--- start Data segment ---

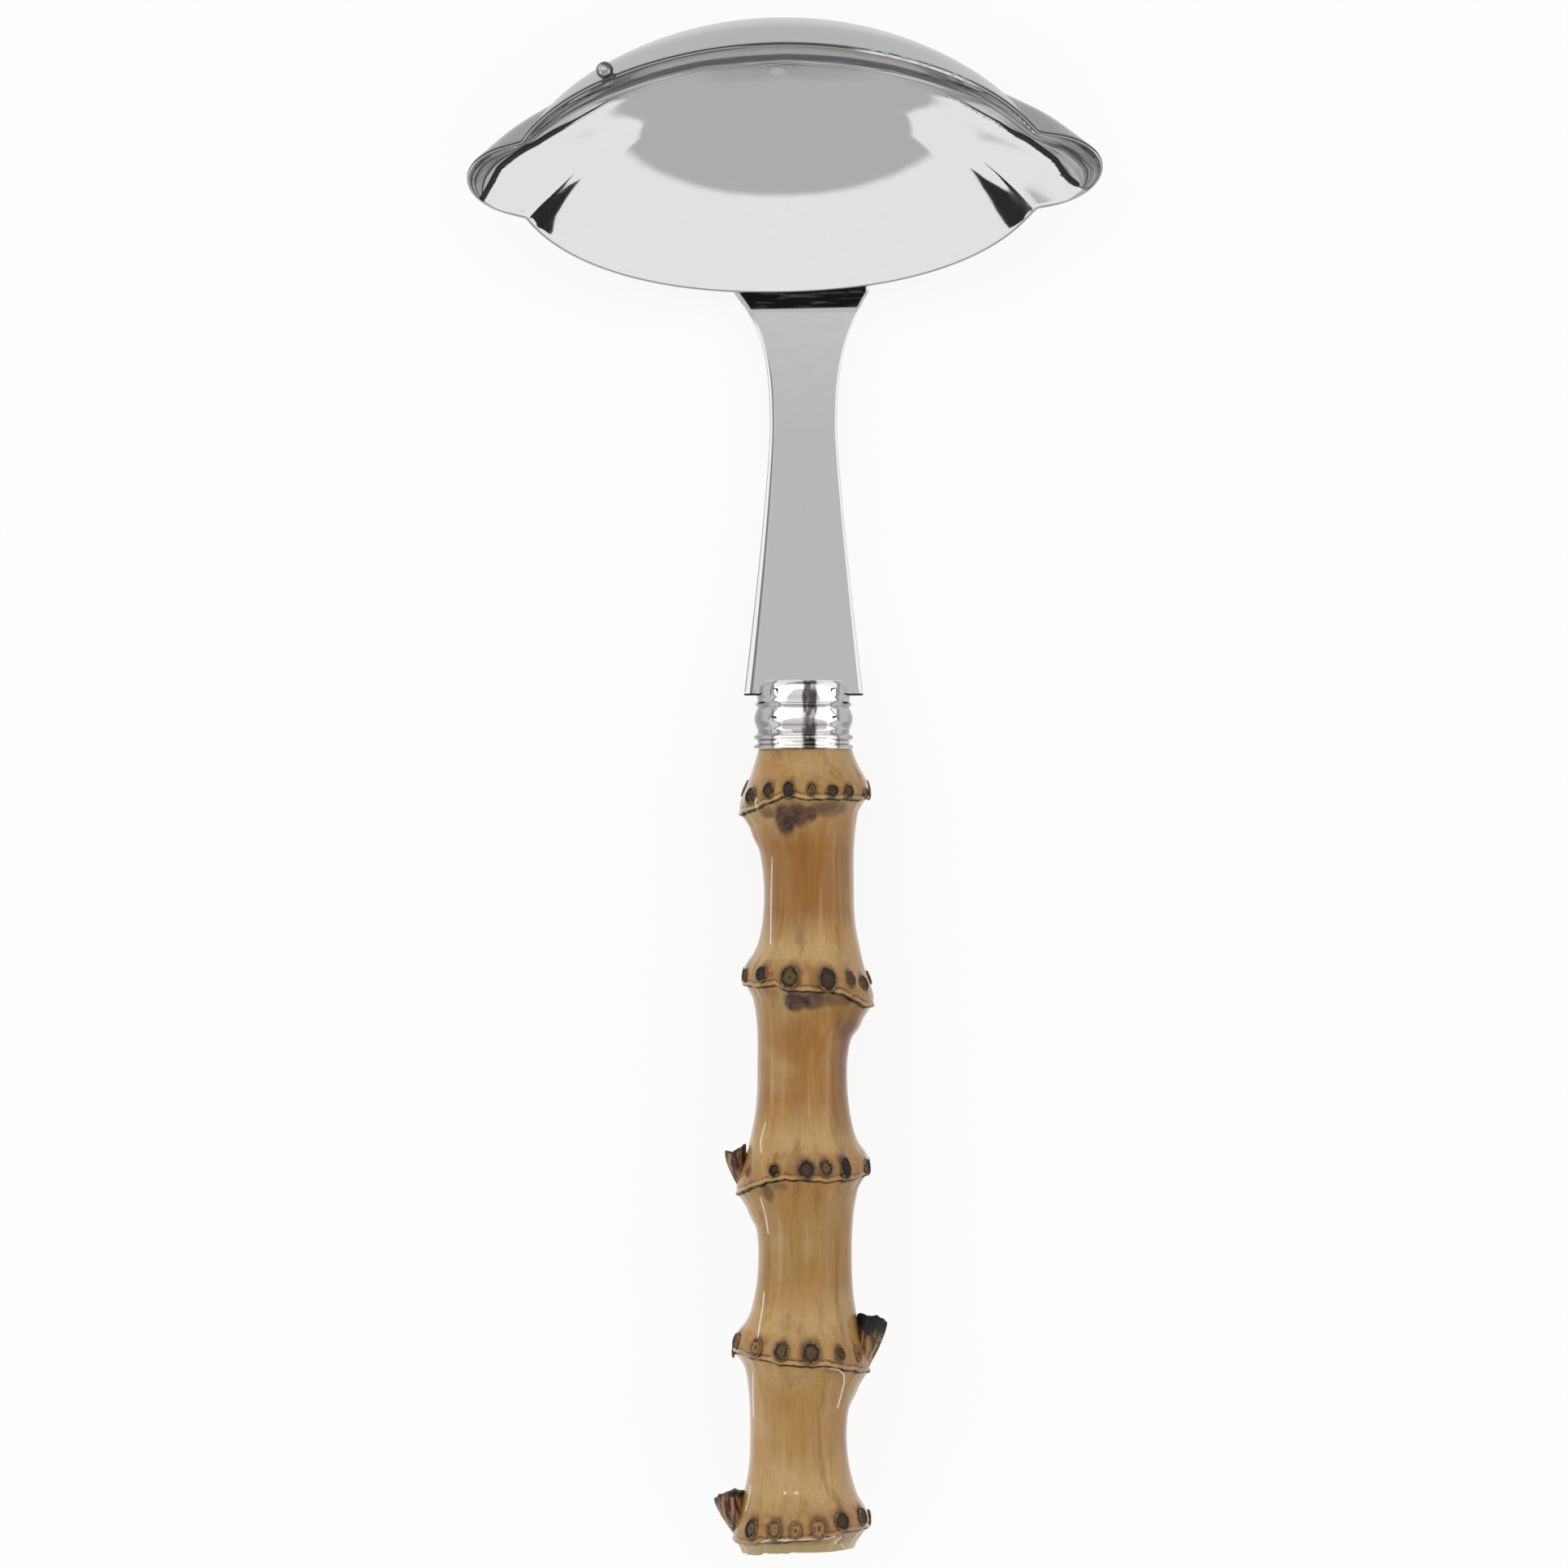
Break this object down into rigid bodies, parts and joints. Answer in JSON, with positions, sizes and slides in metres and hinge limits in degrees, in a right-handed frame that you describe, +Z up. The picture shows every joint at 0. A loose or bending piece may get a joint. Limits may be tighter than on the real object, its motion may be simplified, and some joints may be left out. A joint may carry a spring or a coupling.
{
  "type": "gravy ladle",
  "caption": "Steel gravy ladle with a two-lipped oval bowl, a flat flared stem, a ribbed ferrule and a knotted bamboo root handle.",
  "frame": {"origin": "middle of the footprint on the table the ladle lies on", "axes": "+Y from the cut end of the handle to the bowl, +Z up out of the table, +X to the right seen from above; the ladle lies on its back, on the bowl and the knot next to the ferrule, so its handle rises towards the cut end"},
  "size_m": [0.0822, 0.1998, 0.0308],
  "materials": {
    "bowl_steel": "mirror polished stainless steel",
    "bead_steel": "polished stainless steel",
    "stem_steel": "polished stainless steel",
    "ferrule_steel": "polished, turned ribs",
    "tang_steel": "plain drawn rod, hidden",
    "resin": "cast filler, hidden",
    "bamboo": "natural bamboo root under clear gloss varnish"
  },
  "bodies": {
    "root": {"bowl": "bowl_steel", "bowl_bead": "bead_steel", "stem": "stem_steel", "ferrule": "ferrule_steel", "tang": "tang_steel", "tang_resin": "resin", "bamboo_handle": "bamboo"}
  },
  "joints": []
}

--- end Data segment ---

→ **Problem statement**
Please output the complete data exactly.

→ **Task output**
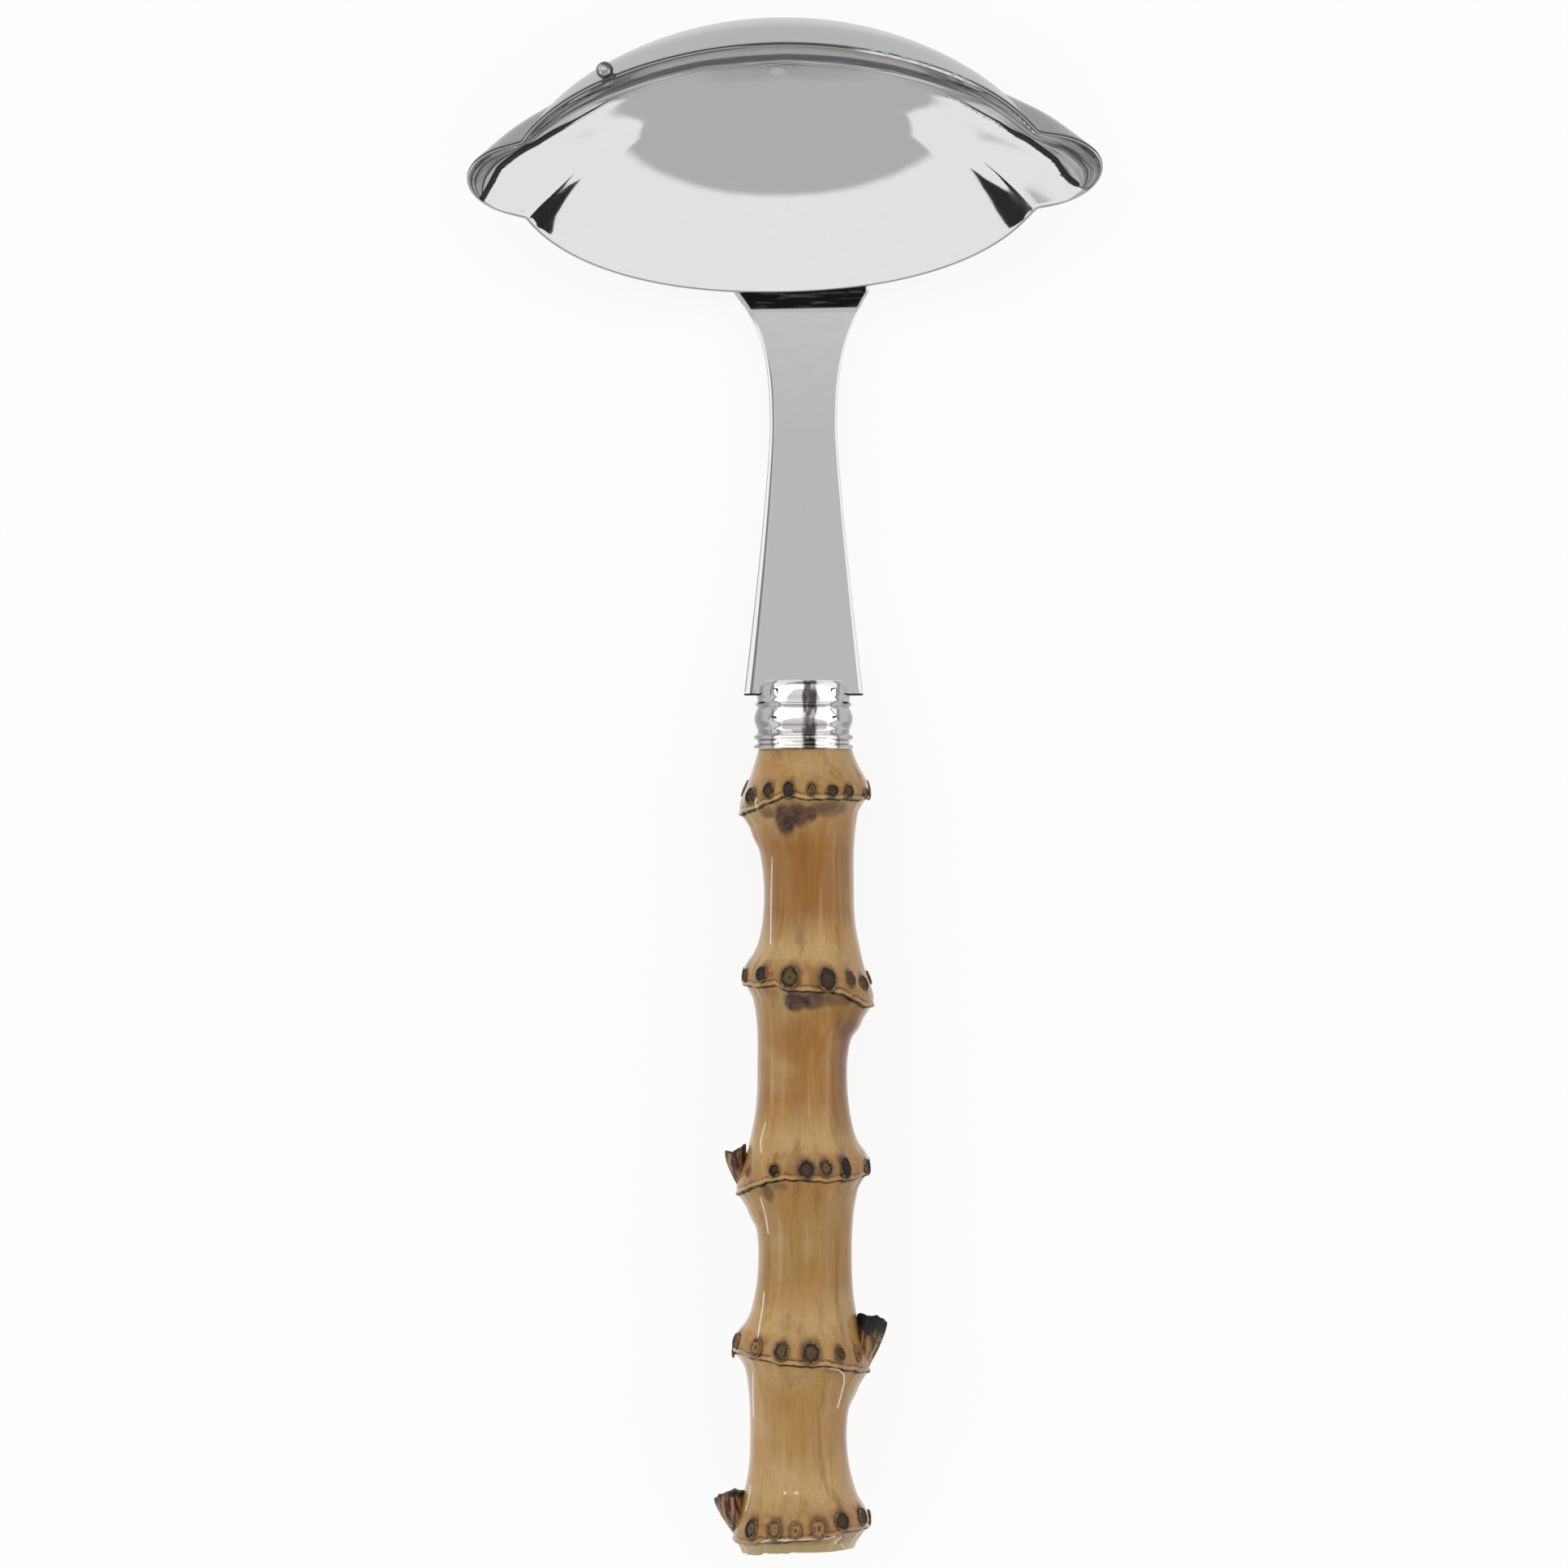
Break this object down into rigid bodies, parts and joints. Answer in JSON, with positions, sizes and slides in metres and hinge limits in degrees, in a right-handed frame that you describe, +Z up. The picture shows every joint at 0. A loose or bending piece may get a joint. Limits may be tighter than on the real object, its motion may be simplified, and some joints may be left out. A joint may carry a spring or a coupling.
{
  "type": "gravy ladle",
  "caption": "Steel gravy ladle with a two-lipped oval bowl, a flat flared stem, a ribbed ferrule and a knotted bamboo root handle.",
  "frame": {"origin": "middle of the footprint on the table the ladle lies on", "axes": "+Y from the cut end of the handle to the bowl, +Z up out of the table, +X to the right seen from above; the ladle lies on its back, on the bowl and the knot next to the ferrule, so its handle rises towards the cut end"},
  "size_m": [0.0822, 0.1998, 0.0308],
  "materials": {
    "bowl_steel": "mirror polished stainless steel",
    "bead_steel": "polished stainless steel",
    "stem_steel": "polished stainless steel",
    "ferrule_steel": "polished, turned ribs",
    "tang_steel": "plain drawn rod, hidden",
    "resin": "cast filler, hidden",
    "bamboo": "natural bamboo root under clear gloss varnish"
  },
  "bodies": {
    "root": {"bowl": "bowl_steel", "bowl_bead": "bead_steel", "stem": "stem_steel", "ferrule": "ferrule_steel", "tang": "tang_steel", "tang_resin": "resin", "bamboo_handle": "bamboo"}
  },
  "joints": []
}